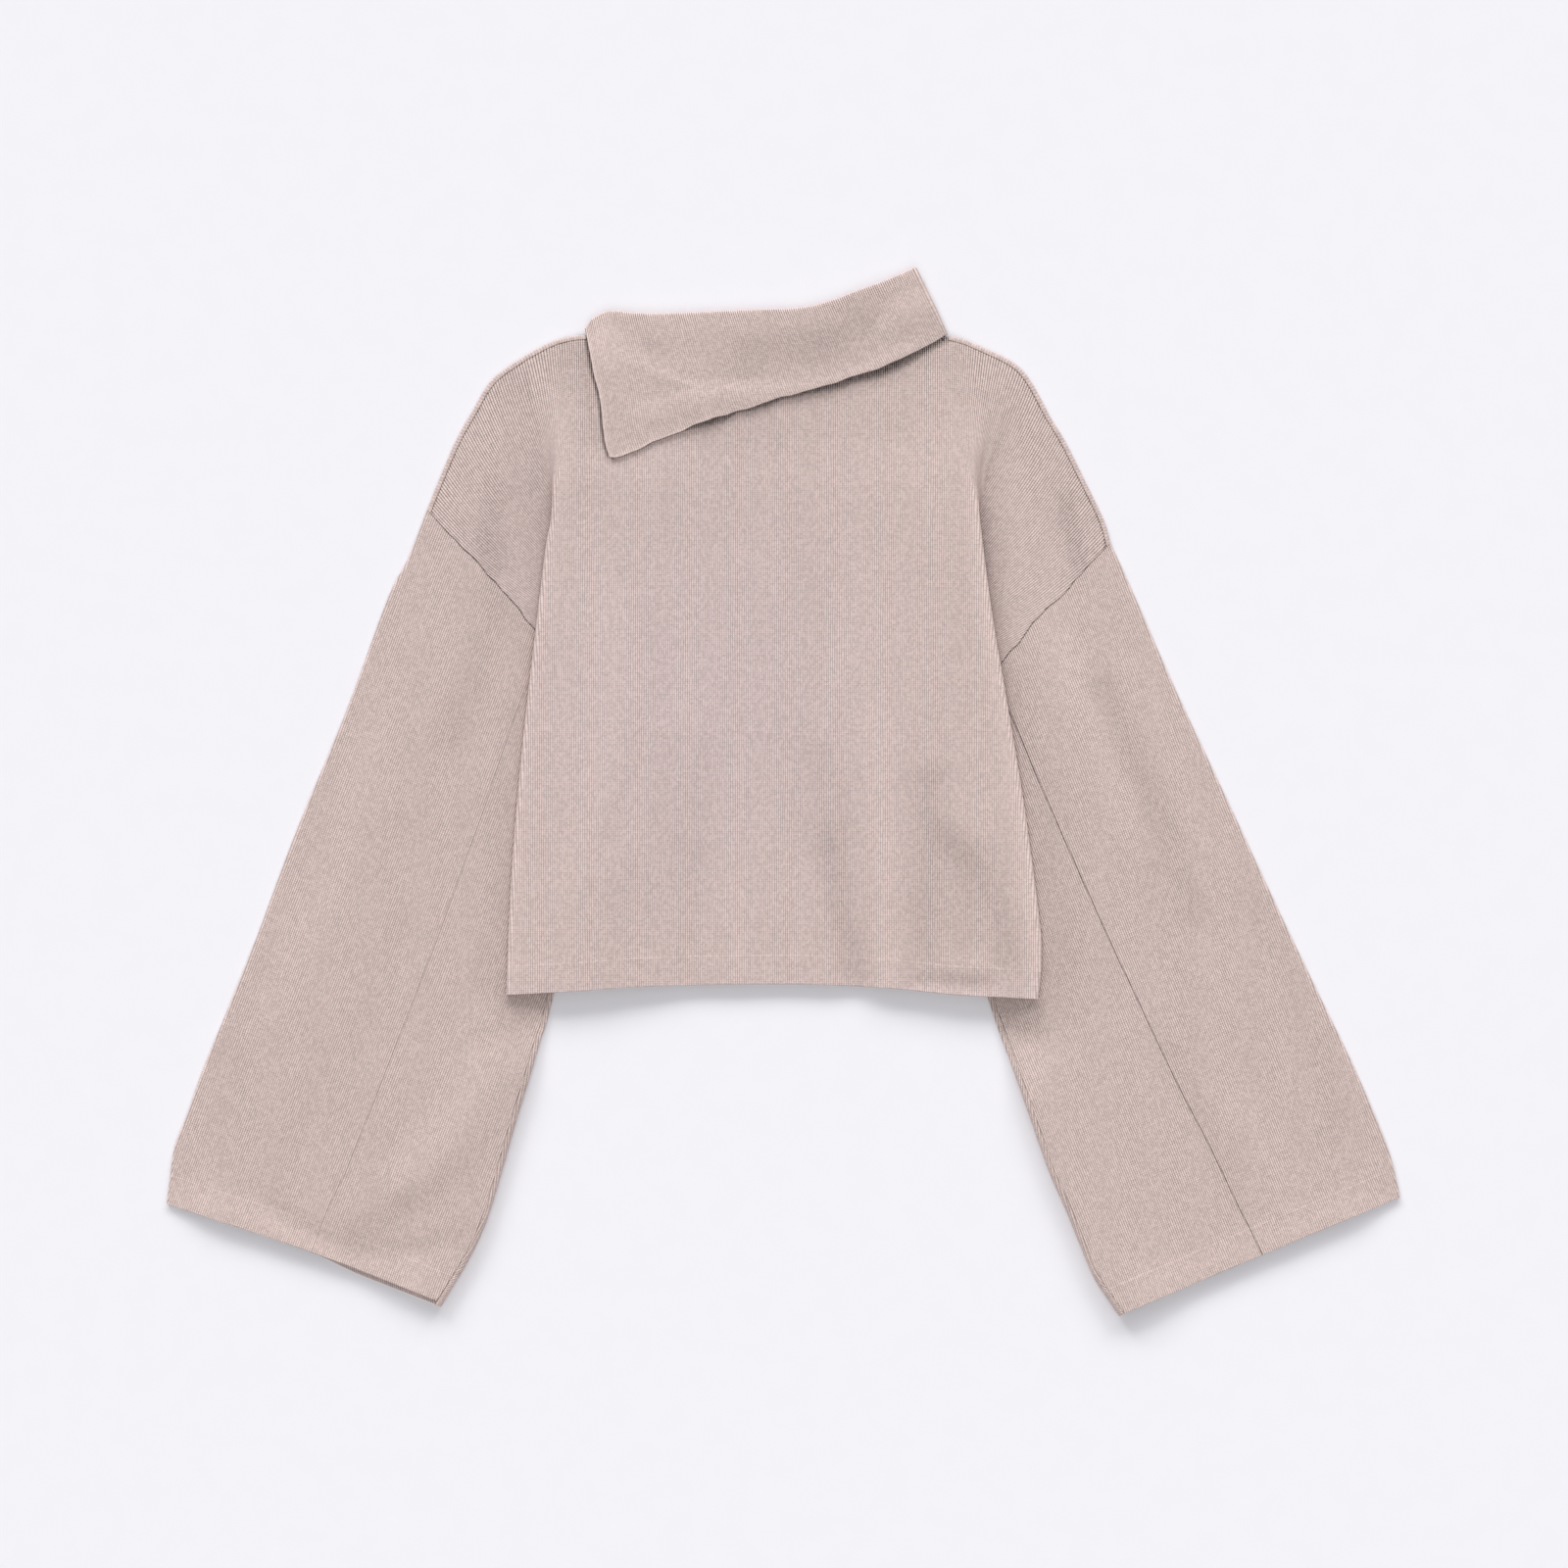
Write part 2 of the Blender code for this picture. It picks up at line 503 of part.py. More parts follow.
def make_sleeve(name):
    """Two panels: the main one wraps the outer fold and the back, the other fills the underarm."""
    table = SLEEVES[name]
    at, down, outer, inner = sleeve_plan(name)
    width = np.linalg.norm(inner - outer, axis=1)
    across = (inner - outer) / width[:, None]
    outer_way, outer_lean = away_from(outer, -across)
    inner_way, inner_lean = away_from(inner, across)
    outer_share = (FLAT_FOLD_INSET / width / outer_lean)[:, None]
    inner_share = 1 - (FLAT_FOLD_INSET / width / inner_lean)[:, None]
    panel_seam = blend(table["panel_seam"][0], table["panel_seam"][1], down)[:, None]
    inner_seam = 1 - (INNER_SEAM_INSET / width / inner_lean)[:, None]
    gap_share = (SEAM_GAP / 2 / width)[:, None]

    def run(start, stop, steps):
        return blend(start, stop, np.linspace(0, 1, steps + 1)[None])

    def raised(shares, layer):
        plan = at(shares)
        rise = 0.0
        if layer > 0:
            inward = np.minimum(shares, 1 - shares)
            taper = ease(inward / RISE_TAPER) * ease(down / RISE_TAPER)[:, None]
            rise = soft_rise(SOFT_FOLDS[name], plan[..., 0], plan[..., 1]) * taper
        z = np.full(shares.shape, height_of(layer)) + rise
        return np.concatenate([plan, z[..., None]], axis=2)

    def turned(share, away, angles):
        plan = at(share)[:, 0]
        points = []
        for angle in angles:
            shift = away * (PITCH / 2 * math.cos(angle))
            z = np.full((len(plan), 1), height_of(0.5) + PITCH / 2 * math.sin(angle))
            points.append(np.concatenate([plan + shift, z], axis=1))
        return np.stack(points, axis=1)

    quarter = math.pi / 2
    front_main = raised(run(panel_seam - gap_share, outer_share, MAIN_FRONT_STEPS), 1)
    outer_fold = turned(outer_share, outer_way, np.linspace(quarter, -quarter, ARC_STEPS + 1)[1:-1])
    back = raised(run(outer_share, inner_share, SLEEVE_BACK_STEPS), 0)
    inner_fold = turned(inner_share, inner_way, np.linspace(-quarter, quarter, ARC_STEPS + 1)[1:-1])
    return_strip = raised(run(inner_share, inner_seam, 1), 1)
    cuff_way = np.array(table["cuff"][-1], dtype=float) - table["cuff"][0]
    drop_way = np.array([cuff_way[1], -cuff_way[0]]) / np.linalg.norm(cuff_way)
    drop = drop_way * -np.sign(drop_way[1]) * table["back_drop"]
    across_back = ease_between(np.linspace(0, 1, SLEEVE_BACK_STEPS + 1), DROP_SHARES)
    drop = (down ** DROP_STEEPNESS)[:, None, None] * drop
    back[..., :2] += across_back[None, :, None] * drop
    inner_fold[..., :2] += drop
    return_strip[..., :2] += drop
    main = np.concatenate([front_main, outer_fold, back, inner_fold, return_strip], axis=1)
    panel = raised(run(panel_seam + gap_share, inner_seam - 2 * gap_share, PANEL_STEPS), 1)
    for piece, grid in ((name + "_sleeve_main", main), (name + "_sleeve_underarm_panel", panel)):
        normal = normals_of(grid)
        flip = 1 if normal[SLEEVE_ROWS // 2, 0, 2] > 0 else -1
        half = normal * flip * CLOTH / 2
        upper, lower = grid + half, grid - half
        if flip < 0:
            upper, lower = upper[:, ::-1], lower[:, ::-1]
        wall(piece, upper, lower)


def make_collar(sides):
    """A strip folded over at the roll: stand inside, flap outside, round from front to back."""
    shares = np.linspace(0, 1, NECK_STEPS + 1)
    side_fold = np.array(SIDE_FOLD, dtype=float)
    fold_way = (side_fold[1] - side_fold[0]) / np.linalg.norm(side_fold[1] - side_fold[0])
    fold_out = np.array([fold_way[1], -fold_way[0]])
    axis_foot = side_fold[0] - fold_out * FOLD_INSET
    axis_top = side_fold[1] - fold_out * FOLD_INSET - fold_way * FLAT_FOLD_INSET
    flap_down = np.linspace(0, 1, FLAP_STEPS + 1)
    stand_up = np.linspace(0, 1, STAND_STEPS + 1)
    turn = np.linspace(-math.pi / 2, math.pi / 2, ARC_STEPS + 1)[1:-1]

    def half(neck, flap_edge, open_end, face, extra_inset):
        roll = along(spline(ROLL), shares) - np.array([0, FLAT_FOLD_INSET + extra_inset])
        roll[0] += OPEN_CORNER_INSET
        roll += (shares ** 3)[:, None] * (axis_top - roll[-1])
        edge = along(spline(flap_edge), shares)
        edge += (shares ** 3)[:, None] * (axis_foot - edge[-1])
        foot = along(spline(neck), shares)
        upward = roll - foot
        upward /= np.linalg.norm(upward, axis=1, keepdims=True)
        foot = foot + upward * SEAM_GAP
        foot[-1] = axis_foot + fold_way * SEAM_GAP * 2
        end_line = along(spline(open_end), flap_down)
        end_line += (1 - flap_down)[:, None] * (roll[0] - end_line[0])
        axis_line = blend(axis_top, axis_foot, flap_down[:, None])
        flap = patch(roll, edge, end_line, axis_line, flap_down).transpose(1, 0, 2)
        columns = []
        for column, share in enumerate(shares):
            stand = blend(foot[column], roll[column], stand_up[:, None])
            way = blend(upward[column], fold_way, share ** 2)
            way = way / np.linalg.norm(way)
            over = roll[column] + np.cos(turn)[:, None] * way * PITCH / 2
            stand_z = np.full(len(stand), 0.5 * PITCH)
            over_z = PITCH + np.sin(turn) * PITCH / 2
            flap_z = np.full(len(flap[column]), 1.5 * PITCH)
            if face > 0:
                stand_z += (front_layer(sides, stand[:, 0], stand[:, 1]) - 2) * PITCH
                flap_z += (front_layer(sides, flap[column][:, 0], flap[column][:, 1]) - 2) * PITCH
                flap_z += soft_rise(SOFT_FOLDS["front"], flap[column][:, 0], flap[column][:, 1])
                flap_z += FLAP_CLEARANCE * ease(flap_down * 3) * (1 - share ** 4)
            plan = np.concatenate([stand, over, flap[column]])
            z = height_of(1.5) + face * np.concatenate([stand_z, over_z, flap_z])
            columns.append(np.concatenate([plan, z[:, None]], axis=1))
        return columns

    front = half(FRONT_NECK, FLAP_EDGE, OPEN_END, 1, 0.0)
    back = half(BACK_NECK, BACK_FLAP_EDGE, BACK_OPEN_END, -1, BACK_ROLL_INSET)
    wrap = []
    start = front[-1]
    radius = start[:, 2] - height_of(1.5)
    for angle in np.linspace(0, math.pi, ARC_STEPS + 3)[1:-1]:
        plan = start[:, :2] + radius[:, None] * math.sin(angle) * fold_out
        z = height_of(1.5) + radius * math.cos(angle)
        wrap.append(np.concatenate([plan, z[:, None]], axis=1))
    grid = np.stack(front + wrap + back[::-1], axis=1)
    normal = normals_of(grid)
    half_wall = normal * CLOTH / 2
    wall("collar", grid + half_wall, grid - half_wall)


def main():
    for item in list(bpy.data.objects):
        bpy.data.objects.remove(item, do_unlink=True)
    sides = (Side("left"), Side("right"))
    make_body(sides)
    make_sleeve("left")
    make_sleeve("right")
    make_collar(sides)


main()
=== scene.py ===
"""Looks of a cropped knit sweater that lies flat, face up, with its sleeves swung down.

Sizes are in millimetres unless a name says otherwise. X runs across the sweater, Y from hem to
neck, Z up from the surface that it lies on.
"""
import math

import bpy
import numpy as np
from mathutils.bvhtree import BVHTree
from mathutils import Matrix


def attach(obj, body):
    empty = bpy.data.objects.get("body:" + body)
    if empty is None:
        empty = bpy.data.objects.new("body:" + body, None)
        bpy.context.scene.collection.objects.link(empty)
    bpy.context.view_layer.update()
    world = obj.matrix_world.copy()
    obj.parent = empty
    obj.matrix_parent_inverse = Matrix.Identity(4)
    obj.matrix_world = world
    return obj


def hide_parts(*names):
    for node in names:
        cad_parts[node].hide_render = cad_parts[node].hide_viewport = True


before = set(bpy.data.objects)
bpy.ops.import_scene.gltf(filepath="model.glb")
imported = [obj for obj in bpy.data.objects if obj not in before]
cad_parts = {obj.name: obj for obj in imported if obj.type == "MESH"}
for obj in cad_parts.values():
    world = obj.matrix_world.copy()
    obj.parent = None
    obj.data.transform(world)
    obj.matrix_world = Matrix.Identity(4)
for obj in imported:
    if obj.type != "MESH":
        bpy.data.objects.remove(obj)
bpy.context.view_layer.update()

# ---------------------------------------------------------------------------------------------
# Back panel. Fine rib knit of soft rose-beige yarn, knitted to shape from the hem band up. Its
# sides are folded under together with the front, and its shoulders wrap over to the front,
# where they are linked to it.

MM = 0.001
# Thickness of the cloth, the gap between two layers, and how far the round rim stands out.
CLOTH = 1.5
LAYER_GAP = 0.4
PITCH = CLOTH + LAYER_GAP
RIM_ROUND = 0.35

FOLD_LAYERS = 4
FOLD_INSET = 1.5 * PITCH + CLOTH / 2
FLAT_FOLD_INSET = PITCH / 2 + CLOTH / 2
SOFT_RUN_AT_NECK = 30.0
SOFT_RUN_AT_FOLD = 1.0
SOFT_ANGLES = np.linspace(0.001, 1.35, 400)
HALF_FOLD_FULLNESS = 0.85
LEAST_RUN = 0.4
STEP_RUN = 58.0
STEP_MARGIN = 21.0
SLEEVE_COVER = 10.0
SLEEVE_COVER_ENDS = 2.0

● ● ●

• _Problem_
Of the lines above, retype only those from the line containing "front = half(FRONT_NECK, FLAP_EDGE, OPEN_END, 1, 0.0)" through the line containing "obj.data.transform(world)", including both, exactly.

• _Complete response_
    front = half(FRONT_NECK, FLAP_EDGE, OPEN_END, 1, 0.0)
    back = half(BACK_NECK, BACK_FLAP_EDGE, BACK_OPEN_END, -1, BACK_ROLL_INSET)
    wrap = []
    start = front[-1]
    radius = start[:, 2] - height_of(1.5)
    for angle in np.linspace(0, math.pi, ARC_STEPS + 3)[1:-1]:
        plan = start[:, :2] + radius[:, None] * math.sin(angle) * fold_out
        z = height_of(1.5) + radius * math.cos(angle)
        wrap.append(np.concatenate([plan, z[:, None]], axis=1))
    grid = np.stack(front + wrap + back[::-1], axis=1)
    normal = normals_of(grid)
    half_wall = normal * CLOTH / 2
    wall("collar", grid + half_wall, grid - half_wall)


def main():
    for item in list(bpy.data.objects):
        bpy.data.objects.remove(item, do_unlink=True)
    sides = (Side("left"), Side("right"))
    make_body(sides)
    make_sleeve("left")
    make_sleeve("right")
    make_collar(sides)


main()
=== scene.py ===
"""Looks of a cropped knit sweater that lies flat, face up, with its sleeves swung down.

Sizes are in millimetres unless a name says otherwise. X runs across the sweater, Y from hem to
neck, Z up from the surface that it lies on.
"""
import math

import bpy
import numpy as np
from mathutils.bvhtree import BVHTree
from mathutils import Matrix


def attach(obj, body):
    empty = bpy.data.objects.get("body:" + body)
    if empty is None:
        empty = bpy.data.objects.new("body:" + body, None)
        bpy.context.scene.collection.objects.link(empty)
    bpy.context.view_layer.update()
    world = obj.matrix_world.copy()
    obj.parent = empty
    obj.matrix_parent_inverse = Matrix.Identity(4)
    obj.matrix_world = world
    return obj


def hide_parts(*names):
    for node in names:
        cad_parts[node].hide_render = cad_parts[node].hide_viewport = True


before = set(bpy.data.objects)
bpy.ops.import_scene.gltf(filepath="model.glb")
imported = [obj for obj in bpy.data.objects if obj not in before]
cad_parts = {obj.name: obj for obj in imported if obj.type == "MESH"}
for obj in cad_parts.values():
    world = obj.matrix_world.copy()
    obj.parent = None
    obj.data.transform(world)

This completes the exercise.